The crown jewel of the Royal Salute Polo World Series, the Jodhpur Golden Jubilee Cup perfectly captures the Old World opulence of ancient polo with the luxuries and fanfare of modern times. It is played in the shadows of the Umaid Bhawan palace in Jodhpur, India, which is considered to be the birthplace of the sport as  we know it and is consistently ranked as one of the most extraordinary and beautiful places to vacation. His Highness the Maharaja of Jodhpur presides over the days-long competition each winter, including auxiliary events like the Marwari Horse Show, fashion runway shows, and, most famous, the Golden Jubilee Ball, attended by a slew of international celebrities. Model Johannes Huebl, polo star Malcolm Borwick and actress Jennifer Tse all turned up at the 2014 celebration and tournament.

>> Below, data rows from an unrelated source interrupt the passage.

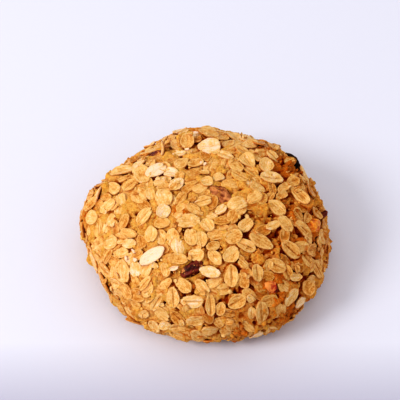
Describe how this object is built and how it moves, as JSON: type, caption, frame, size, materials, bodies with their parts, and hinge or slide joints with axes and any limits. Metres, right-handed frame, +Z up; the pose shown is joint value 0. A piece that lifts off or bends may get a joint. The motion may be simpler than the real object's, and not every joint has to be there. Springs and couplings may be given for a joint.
{
  "type": "oatmeal raisin cookie",
  "caption": "Thick domed drop cookie, its dough covered all over with rolled oat flakes, with raisins and dried fruit sunk in it and a flat underside to rest on.",
  "frame": {"origin": "middle of the flat underside, on the surface the cookie rests on", "axes": "+Z up out of the dome, -Y towards the front, which the picture shows, +X to the right"},
  "size_m": [0.1026, 0.1019, 0.0422],
  "materials": {
    "dough": "matt, baked golden dough, toasted orange-brown on its crags and underside",
    "oats": "satin, golden rolled oat flakes, some nearly white and some toasted",
    "raisin_dark": "semi-gloss, wrinkled dark purple-red skin",
    "raisin_brown": "satin, wrinkled pink-brown skin",
    "raisin_burnt": "satin, burnt black skin",
    "fruit_red": "semi-gloss, sticky red dried fruit",
    "fruit_orange": "semi-gloss, sticky orange dried fruit"
  },
  "bodies": {
    "root": {"cookie": "dough", "raisin_top": "raisin_brown", "raisin_front": "raisin_dark", "raisin_shoulder": "raisin_burnt", "raisin_rear_left": "raisin_dark", "raisin_right_side": "raisin_dark", "raisin_back": "raisin_dark", "raisin_back_left": "raisin_dark", "raisin_back_right": "raisin_dark", "fruit_red": "fruit_red", "fruit_orange": "fruit_orange"}
  },
  "joints": []
}
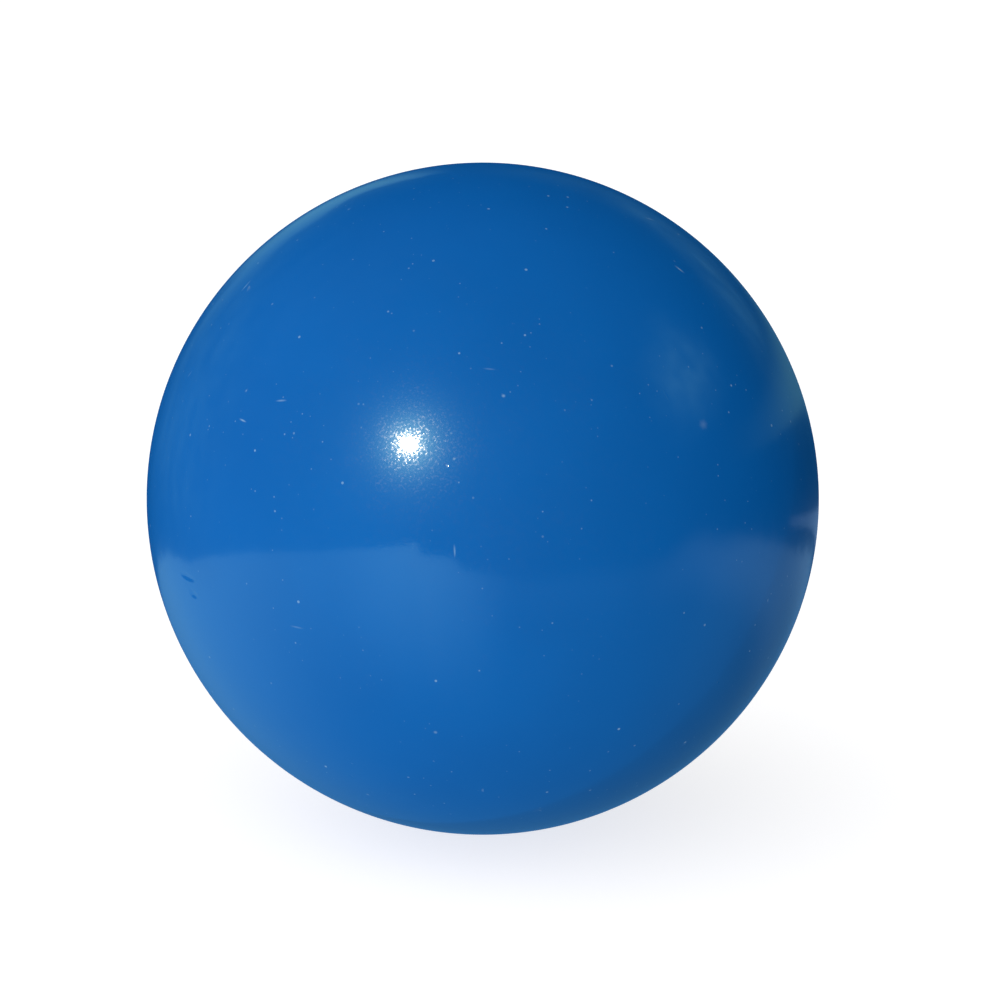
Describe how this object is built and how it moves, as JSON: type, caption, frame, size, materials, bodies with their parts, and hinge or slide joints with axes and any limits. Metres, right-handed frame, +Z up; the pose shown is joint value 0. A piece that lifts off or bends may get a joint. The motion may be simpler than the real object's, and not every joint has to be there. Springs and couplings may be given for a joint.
{
  "type": "croquet ball",
  "caption": "Smooth blue regulation croquet ball with a moulded two-part plastic cover bonded over a pressed cork and rubber core.",
  "frame": {"origin": "the centre of the ball", "axes": "+Z up through the pole of the upper half shell, square to the parting plane where the half shells meet; X and Y lie in that plane"},
  "size_m": [0.092, 0.092, 0.092],
  "materials": {
    "cover": "polished",
    "cork_rubber": "matte",
    "adhesive": "satin"
  },
  "bodies": {
    "root": {"upper_shell": "cover", "lower_shell": "cover", "composition_core": "cork_rubber", "bonding_film": "adhesive", "seam_adhesive": "adhesive"}
  },
  "joints": []
}
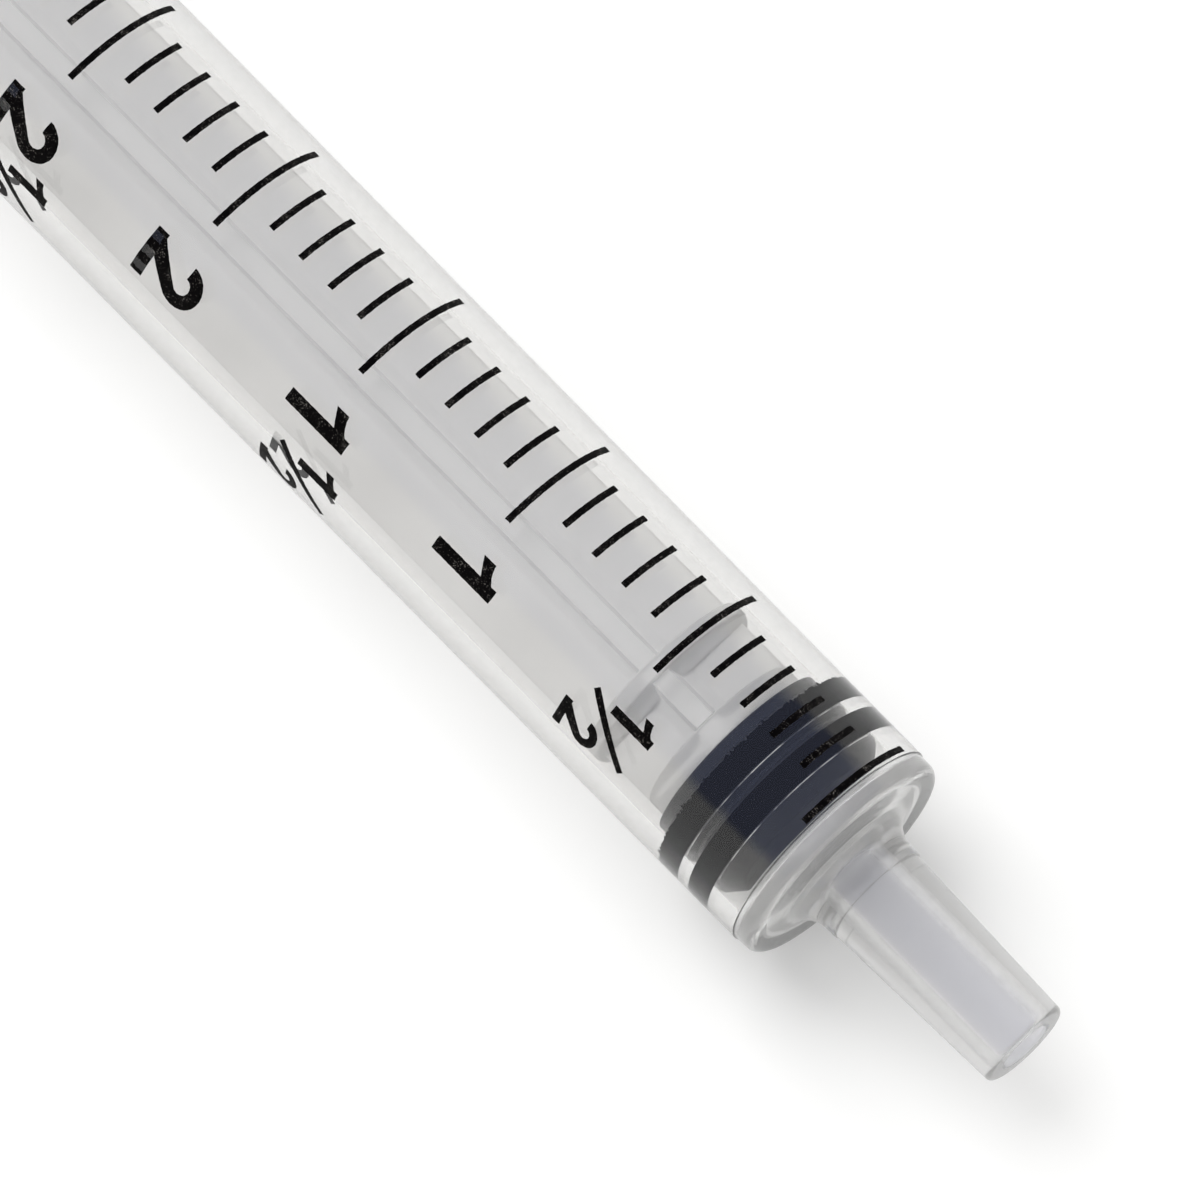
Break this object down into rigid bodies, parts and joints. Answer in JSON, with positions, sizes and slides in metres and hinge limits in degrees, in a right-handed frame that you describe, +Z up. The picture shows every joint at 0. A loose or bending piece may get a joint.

When Salvatore Ferragamo, grandson of the legendary shoe designer, presides over an event as cochair, a stylish time is all but completely guaranteed. Three hundred yards of green grounds surrounded by palm trees set the scene for the Windsor Charity Polo Cup, one of the most prominent matches in the United States. Located in Vero Beach, Florida, the high-goal biennial tournament is dedicated to raising funds for two Alzheimer’s research funds while presenting an afternoon of champagne and picnics. The tournament attracts some of the country’s finest players, including six-time U.S. Open winner Mike Azzaro.


Few establishments can match the prestige of the Meadowbrook Polo Club, which has the distinct privilege to refer to itself as the oldest

continually opera ted polo club in the United States, opening in 1879. Under the close watch of Bobby Ceparano, himself lieutenant

governor of the United States Polo Association, the club has become a top-tier destination for both exclusive polo events and friendly weekend matches. One of the club’s biggest annual events is the Harriman Cup, a decades-old exhibition match between Yale and UVA alumni to raise money for the school’s teams. The core of the Club is the players—at Meadowbrook, anyone can become a member and learn to play the sport at any age.